Mir war klar, sie suchten das Jesuskind. Am liebsten wäre ich jetzt aus meinem Bett gesprungen, und hätte das Christkind in die Krippe gelegt. Mir war klar, das Christkind musste zurück zu seinen Eltern, zu Ochs und Esel in den Stall. Was sollte denn der Engel verkünden und wen sollten denn die Hirten suchen? Es würde kein Weihnachten geben. Nein, das durfte nicht geschehen.
Morgen werde ich das Christkind zurückbringen – Ehrenwort! Mit diesem Gedanken schlief ich ein. Am Morgen vor Heiligabend gingen meine Eltern beide ins Geschäft und ich musste zu meinen Großeltern. Sollte ich Oma in meine Pläne einweihen? Nein, das war keine gute Idee. Andererseits kam ich nicht mehr an den Schlüssel zum Wohnzimmer. Die Lage war kritisch. Alle Vorfreude auf das Fest war verflogen. Ich fühlte mich schlecht und suchte nach Lösungen.

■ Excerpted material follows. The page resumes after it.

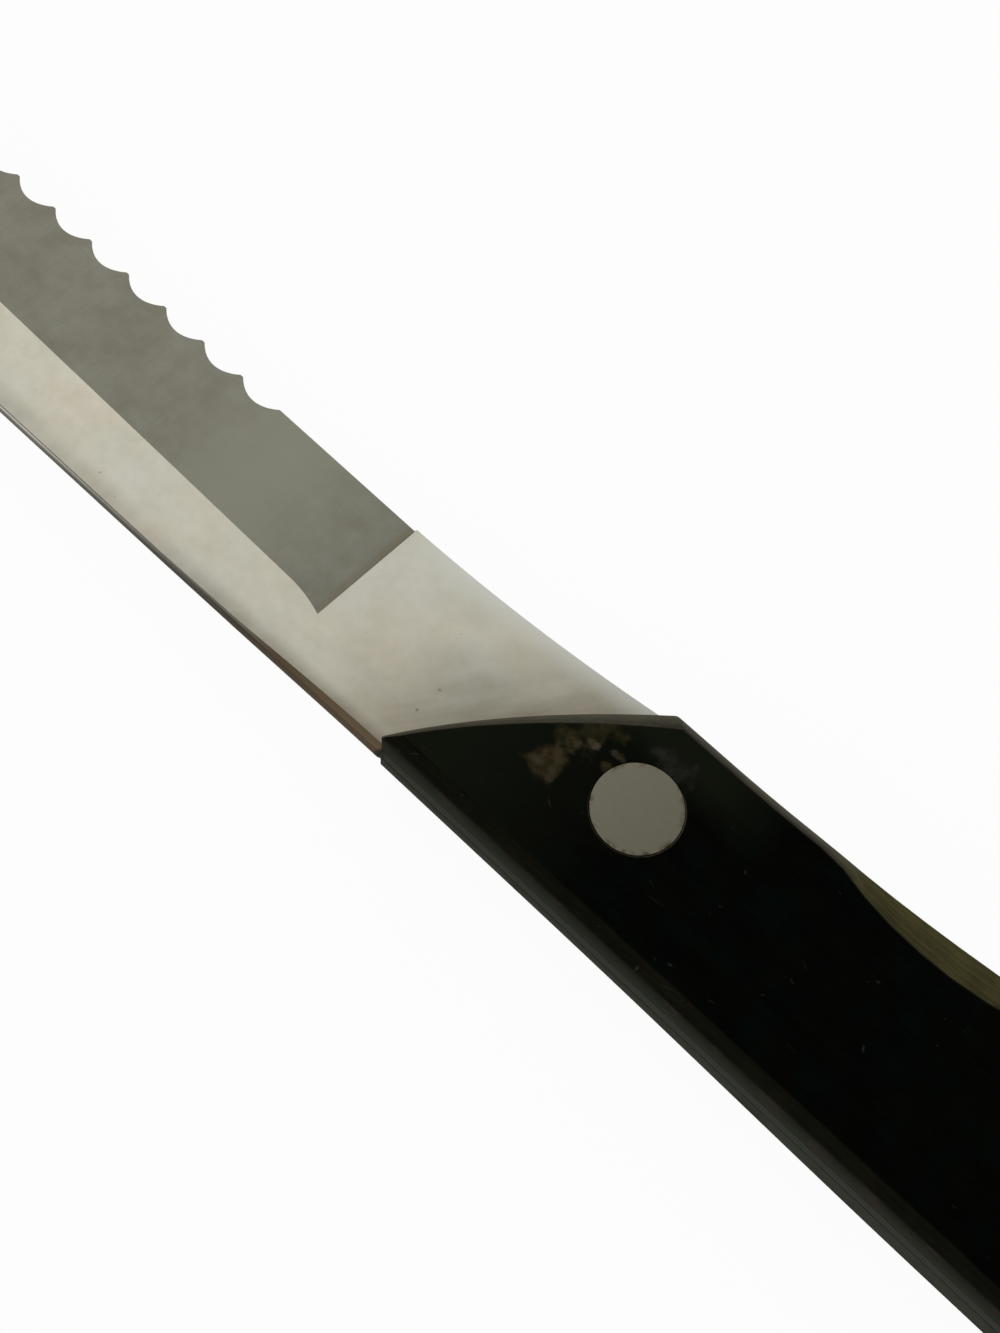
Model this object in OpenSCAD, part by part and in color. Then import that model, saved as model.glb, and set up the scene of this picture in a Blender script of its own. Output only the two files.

Das Christkind musste zurück - aber wie?
Sollte ich das Christkind irgendwo hinlegen, in der Hoffnung, die Eltern würden es finden? Nein, das würde neuen Sprengstoff erzeugen. Am Abend beim zu Bett gehen hielt ich es nicht mehr aus. Als Mama zu mir ans Bett kam um mir gute Nacht zu sagen, platzte es aus mir heraus: " Mama, ich habe das Christkind gestohlen!" und fiel ihr weinend um den Hals.. " Wo und wem hast du das Christkind gestohlen?"
Sie verstand nichts, gar nichts. Da erzählte ich ihr meine Geschichte und führte sie zu meiner Puppenwiege, in der das Christkind selig schlummerte. Hinter den ernsten Augen meiner Mutter entdeckte ich ein Lächeln, das mich zuversichtlich stimmte. Mama gab mir einen Kuss und sagte: "Wir lassen es noch hier schlafen und morgen, am Heiligen Abend legst du es in die Krippe. Und jetzt schlafe gut und träum was Schönes."
Die Familie ist das kostbarste Gut
Alles war wieder gut und am Heiligen Abend, als sich die Türe zum Wohnzimmer öffnete, der Baum im Lichterglanz erstrahlte, führte mich Mama zur Krippe. In meiner Hand das Jesuskind. Ganz andächtig legte ich dieses kleine Christkind in die Krippe zurück. Ich verstand einmal mehr die Botschaft von Weihnachten: "Euch ist heute der Heiland geboren." Das Kind in der Krippe führte mich durch das Leben und diese kleine Geschichte erinnert mich auch heute daran, dass Familie das kostbarste Gut ist.